WHAT THE TASK REQUIRES
The exercise asks for every line of the data to be reproduced exactly.

GIVEN MATERIAL
::::::::::

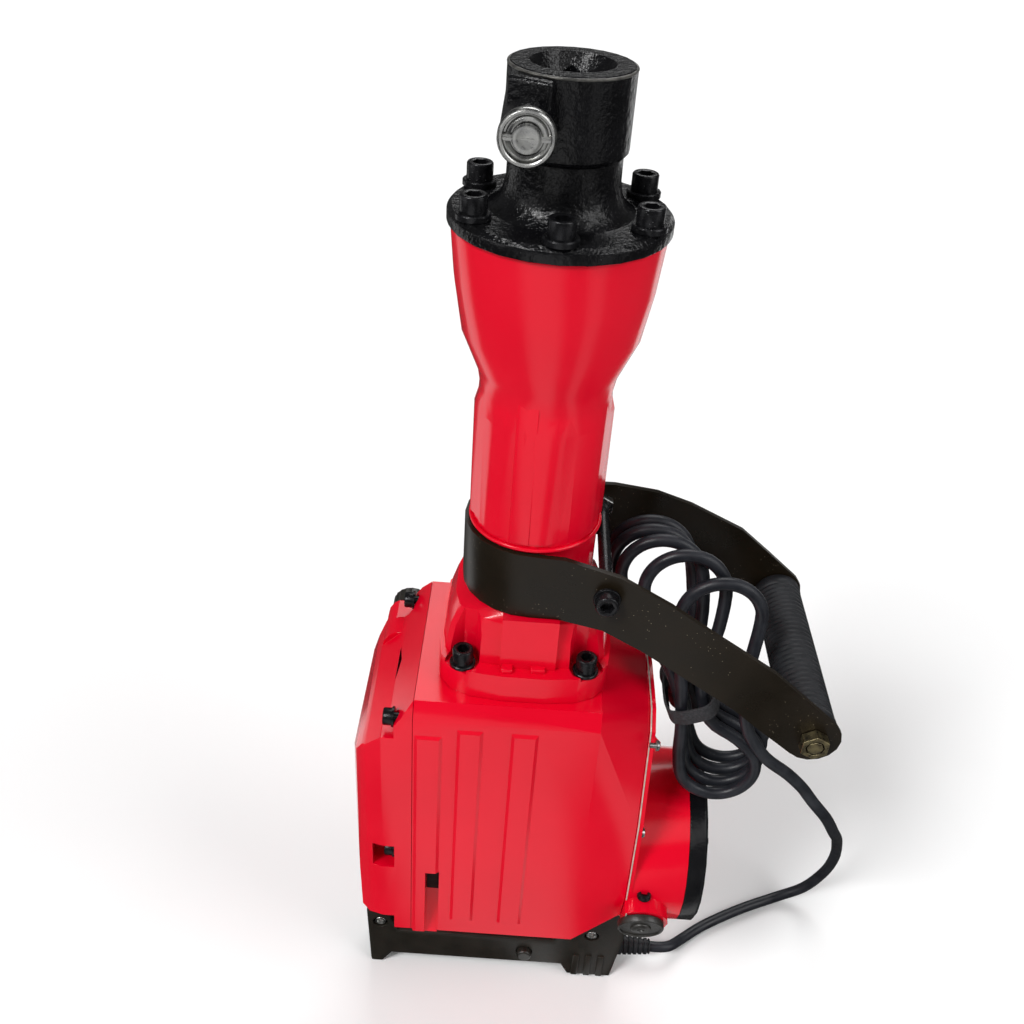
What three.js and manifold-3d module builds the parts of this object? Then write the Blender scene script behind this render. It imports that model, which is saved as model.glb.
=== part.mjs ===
// Electric demolition hammer that stands nose up on its D-handle. Millimetres, +Z up.
// Every piece is placed from the barrel axis, which is x = 0, y = 0, with the floor at z = 0.
import * as THREE from 'three';
import { mergeVertices } from 'three/addons/utils/BufferGeometryUtils.js';
import Module from 'manifold-3d';

const wasm = await Module();
wasm.setup();

// Clearances, cuts and facets
const seatGap = 0.3;
const runGap = 0.4;
const cutOver = 5;
const weldReach = 0.0001;
const largeSides = 24;
const midSides = 16;
const smallSides = 8;

// Gear train from the motor up to the crank
const motorHeight = 160;
const fineModule = 1.5;
const coarseModule = 2.5;
const pinionTeeth = 9;
const wheelTeeth = 39;
const midPinionTeeth = 12;
const crankTeeth = 39;
const gearReach = 2.2;
const middleHeight = motorHeight + fineModule * (pinionTeeth + wheelTeeth) / 2;
const crankHeight = middleHeight + coarseModule * (midPinionTeeth + crankTeeth) / 2;
const wheelSpace = fineModule * (wheelTeeth + 2) / 2 + gearReach;
const crankGearSpace = coarseModule * (crankTeeth + 2) / 2 + gearReach;
const pinionSpace = fineModule * (pinionTeeth + 2) / 2 + gearReach;

// Crank, rod and the striking line
const crankThrow = 22;
const crankPinRadius = 8;
const crankWebRadius = 32;
const crankShaftRadius = 12;
const crankWebLeft = -24;
const crankWebRight = -11;
const crankGearLeft = -79;
const crankGearRight = -70;
const crankShaftEnd = -92;
const rodLength = 72;
const smallEndRadius = 10;
const smallEndBore = 5;
const bigEndRadius = 14;
const rodThick = 14;
const rodWidth = 13;
const pistonRide = 0.55;
const pistonRadius = 25.5;
const pistonLength = 32;
const pistonWall = 5;
const strikerRide = 0.7;
const strikerNeck = 17;
const strikerNeckLength = 14;
const anvilRide = 1;
const linerWall = 4;
const sweepRoom = 2;

// Crank case
const caseHalf = 65;
const caseLeft = -66;
const caseTurn = 50;
const caseRight = 84;
const caseRise = 76.25;
const motorRadius = 62;
const motorBore = 51;
const wallLeft = -46;
const wallRight = -30;
const chamberRight = 40;
const chamberHalf = 37.5;
const chamberDrop = 41.5;
const chamberRoof = 6;
const caseWall = 7;
const caseFloor = 20;
const hollowRight = 46;
const hollowRoof = 28;
const panelThick = 1.6;
const panelSlope = 2;
const slotDepth = 12;
const caseTop = crankHeight + caseRise;
const caseBottom = motorHeight - motorRadius;

// Gear cover on the left of the crank case
const coverLeft = -106;
const coverRound = 20;
const coverCavity = -83;
const coverBoltY = 57;
const coverBoltUp = 59.25;
const coverBoltDown = 67.75;
const coverBoltSeat = -78;
const pocketWide = 15;
const pocketDeep = 16;
const pocketHalf = 11;
const oilCapX = -83;
const oilCapRise = 35;
const oilCapRadius = 13.5;
const oilCapLength = 20;
const oilBossRadius = 15.5;
const oilBossLength = 4;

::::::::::

REPLY TO THE TASK
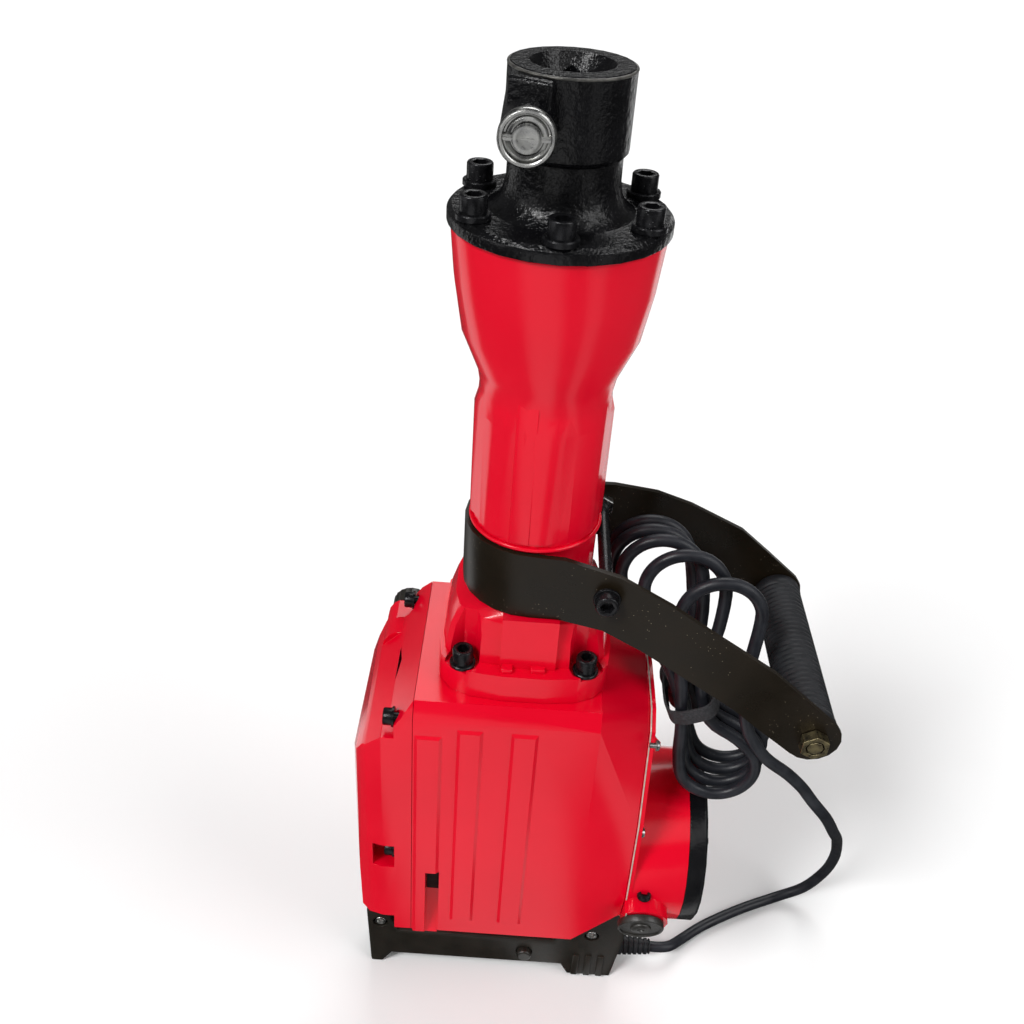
What three.js and manifold-3d module builds the parts of this object? Then write the Blender scene script behind this render. It imports that model, which is saved as model.glb.
=== part.mjs ===
// Electric demolition hammer that stands nose up on its D-handle. Millimetres, +Z up.
// Every piece is placed from the barrel axis, which is x = 0, y = 0, with the floor at z = 0.
import * as THREE from 'three';
import { mergeVertices } from 'three/addons/utils/BufferGeometryUtils.js';
import Module from 'manifold-3d';

const wasm = await Module();
wasm.setup();

// Clearances, cuts and facets
const seatGap = 0.3;
const runGap = 0.4;
const cutOver = 5;
const weldReach = 0.0001;
const largeSides = 24;
const midSides = 16;
const smallSides = 8;

// Gear train from the motor up to the crank
const motorHeight = 160;
const fineModule = 1.5;
const coarseModule = 2.5;
const pinionTeeth = 9;
const wheelTeeth = 39;
const midPinionTeeth = 12;
const crankTeeth = 39;
const gearReach = 2.2;
const middleHeight = motorHeight + fineModule * (pinionTeeth + wheelTeeth) / 2;
const crankHeight = middleHeight + coarseModule * (midPinionTeeth + crankTeeth) / 2;
const wheelSpace = fineModule * (wheelTeeth + 2) / 2 + gearReach;
const crankGearSpace = coarseModule * (crankTeeth + 2) / 2 + gearReach;
const pinionSpace = fineModule * (pinionTeeth + 2) / 2 + gearReach;

// Crank, rod and the striking line
const crankThrow = 22;
const crankPinRadius = 8;
const crankWebRadius = 32;
const crankShaftRadius = 12;
const crankWebLeft = -24;
const crankWebRight = -11;
const crankGearLeft = -79;
const crankGearRight = -70;
const crankShaftEnd = -92;
const rodLength = 72;
const smallEndRadius = 10;
const smallEndBore = 5;
const bigEndRadius = 14;
const rodThick = 14;
const rodWidth = 13;
const pistonRide = 0.55;
const pistonRadius = 25.5;
const pistonLength = 32;
const pistonWall = 5;
const strikerRide = 0.7;
const strikerNeck = 17;
const strikerNeckLength = 14;
const anvilRide = 1;
const linerWall = 4;
const sweepRoom = 2;

// Crank case
const caseHalf = 65;
const caseLeft = -66;
const caseTurn = 50;
const caseRight = 84;
const caseRise = 76.25;
const motorRadius = 62;
const motorBore = 51;
const wallLeft = -46;
const wallRight = -30;
const chamberRight = 40;
const chamberHalf = 37.5;
const chamberDrop = 41.5;
const chamberRoof = 6;
const caseWall = 7;
const caseFloor = 20;
const hollowRight = 46;
const hollowRoof = 28;
const panelThick = 1.6;
const panelSlope = 2;
const slotDepth = 12;
const caseTop = crankHeight + caseRise;
const caseBottom = motorHeight - motorRadius;

// Gear cover on the left of the crank case
const coverLeft = -106;
const coverRound = 20;
const coverCavity = -83;
const coverBoltY = 57;
const coverBoltUp = 59.25;
const coverBoltDown = 67.75;
const coverBoltSeat = -78;
const pocketWide = 15;
const pocketDeep = 16;
const pocketHalf = 11;
const oilCapX = -83;
const oilCapRise = 35;
const oilCapRadius = 13.5;
const oilCapLength = 20;
const oilBossRadius = 15.5;
const oilBossLength = 4;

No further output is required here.